Rigorous work-based learning considers academic learning along with real-life work experiences that complement academic instruction aligned to the world of college and work. Successful completion of college preparatory course work and career technical pathways (e.g., the Linked Learning approach); completion and success in college-credit-bearing high school courses such as Advanced Placement (AP), International Baccalaureate (IB), early college, and dual enrollment programs; passing scores on college-readiness or placement assessments (such as the SAT and ACT); attainment of industry certification, badges, or credentials; and completion of other work-based learning.

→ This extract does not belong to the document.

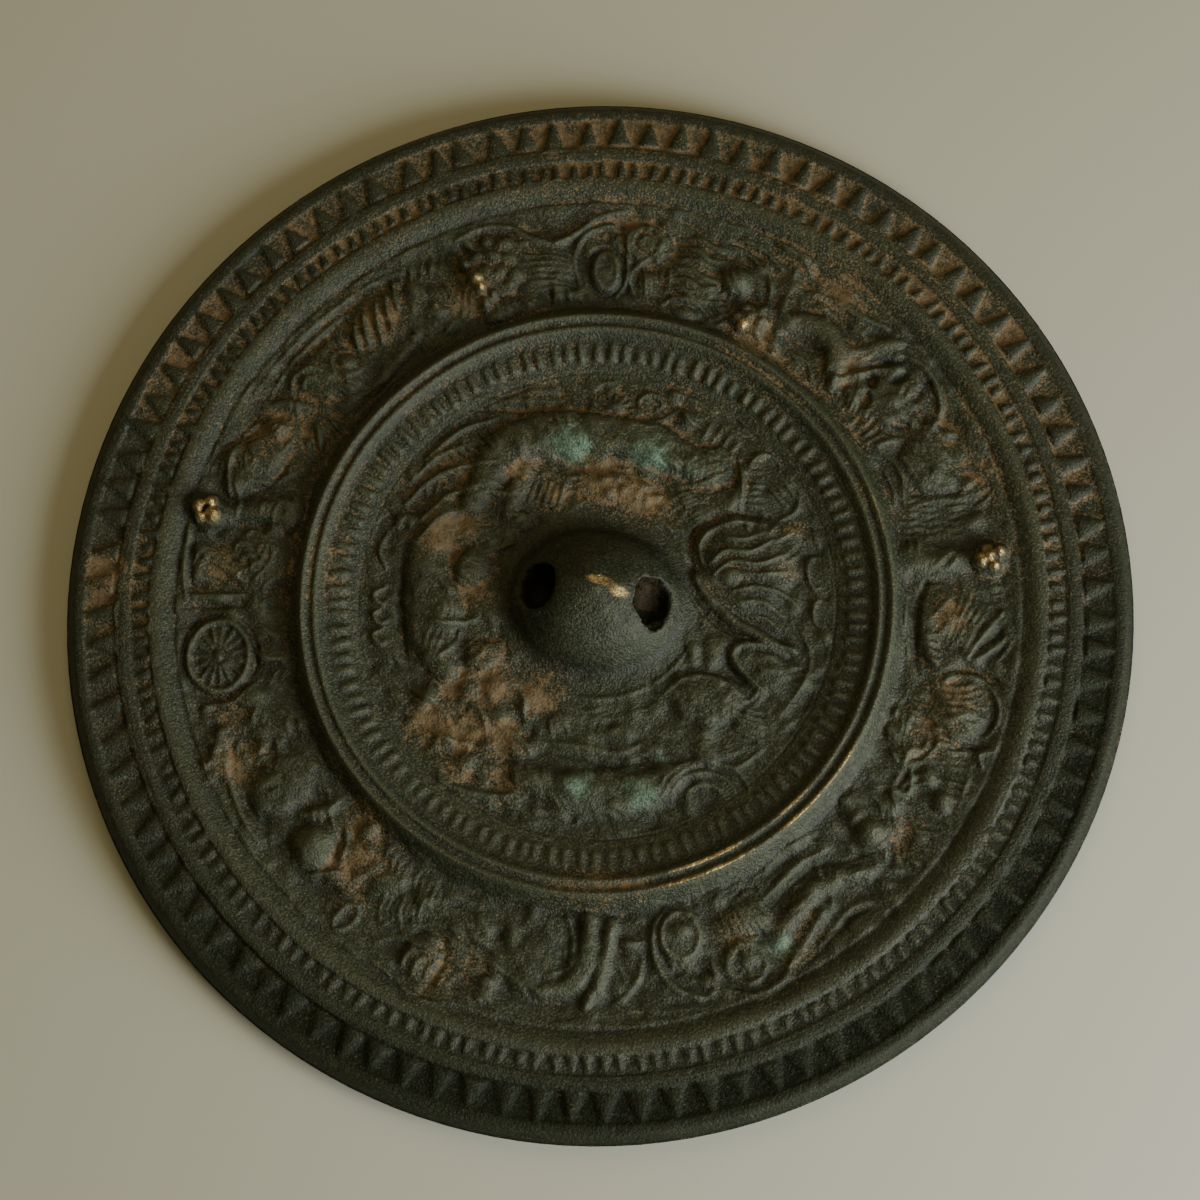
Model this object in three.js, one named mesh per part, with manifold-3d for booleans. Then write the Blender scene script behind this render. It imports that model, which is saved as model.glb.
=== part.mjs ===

While these opportunities typically occur at an employer’s work site, where students participate in on-the-job learning, they can be made available to students in different ways using virtual, online, and direct in-person approaches. Examples of these are paid or unpaid internships, volunteer experiences, job shadowing, in- and out-of-school experiences with experts in various fields, workplace simulations, project-based learning that includes authentic and hands-on experiences, and high school–based apprenticeships.

First Steps to Consider

Rigorous work-based learning helps to ensure that students have opportunities to apply the kinds of deeper learning competencies and twenty-first-century learning skills that schools integrate in the curriculum.

Quick wins

  • Establish and communicate a vision for work-based learning as part of a high school program.
  • Communicate vision to teachers, students, and parents with tangible examples of the benefits.
  • Provide models with evidence of success to staff and parents; highlight successful cases.
  • Develop and highlight key business partners who are willing to provide work experience to students.
  • Start small with a program that shows quick benefits to students (e.g., career partners and business representatives visit schools once per week to showcase their professions in classrooms alongside teachers).
  • If funding allows, implement a consistent afterschool work experience program coordinated by the school for a select number of eleventh- or twelfth-grade students from all subgroups, with tangible job-related outcomes attached.

First steps

  • Identify gaps in the system around funding, policies, and infrastructure.
  • Expand the pool of work-based learning partners in businesses and community.
  • Increase awareness of the benefits of work-based learning opportunities for all students.
  • Increase awareness of work-based opportunities available in the geographic area.
  • Identify potential gaps in student readiness and teacher professional development and address them.
  • Have a plan to ensure equity for all groups of students.

Complexities & Pitfalls

Despite the clear advantages of work-based learning experiences, far too few of them are available for low-income young people, who typically lack the connections and formal support services to help them find the internship that will give them a leg up in the labor market. There are many promising trends in this area, but most work-based learning opportunities continue to face limitations, including

  • limited access to an integrated continuum of career exploration that leads to work-based experiences, particularly for students most in need;
  • difficulty for many organizations to identify available options that are a good fit for the student’s circumstances; and
  • inadequate engagement of employers in the conversation to systemically link education and workforce preparation.

Common pitfalls

  • Geography may limit many students to only the opportunities available in their immediate area.
  • Transportation issues can often prevent students from participating in an internship or other work-based learning opportunity that exists “across town” or farther away.
  • Inequalities may exist among students participating in work-based learning experiences due to funding challenges, especially in small or low-resourced school districts.

Guiding Questions

  • What is the school’s vision for a rigorous work-based learning program?
  • In what ways can you expand the school’s work-based learning program?
  • What are the gaps in student readiness and teacher professional development?
  • Are the work-based learning opportunities a good fit for the student’s circumstances?
  • What employees are you currently partnering with, and which ones do you still need to tap?
  • Who will lead this effort to ensure a robust program with tangible student outcomes?
  • Are there issues (e.g., transportation) that prevent students from participating in work-based learning opportunities? If so, how will they be addressed?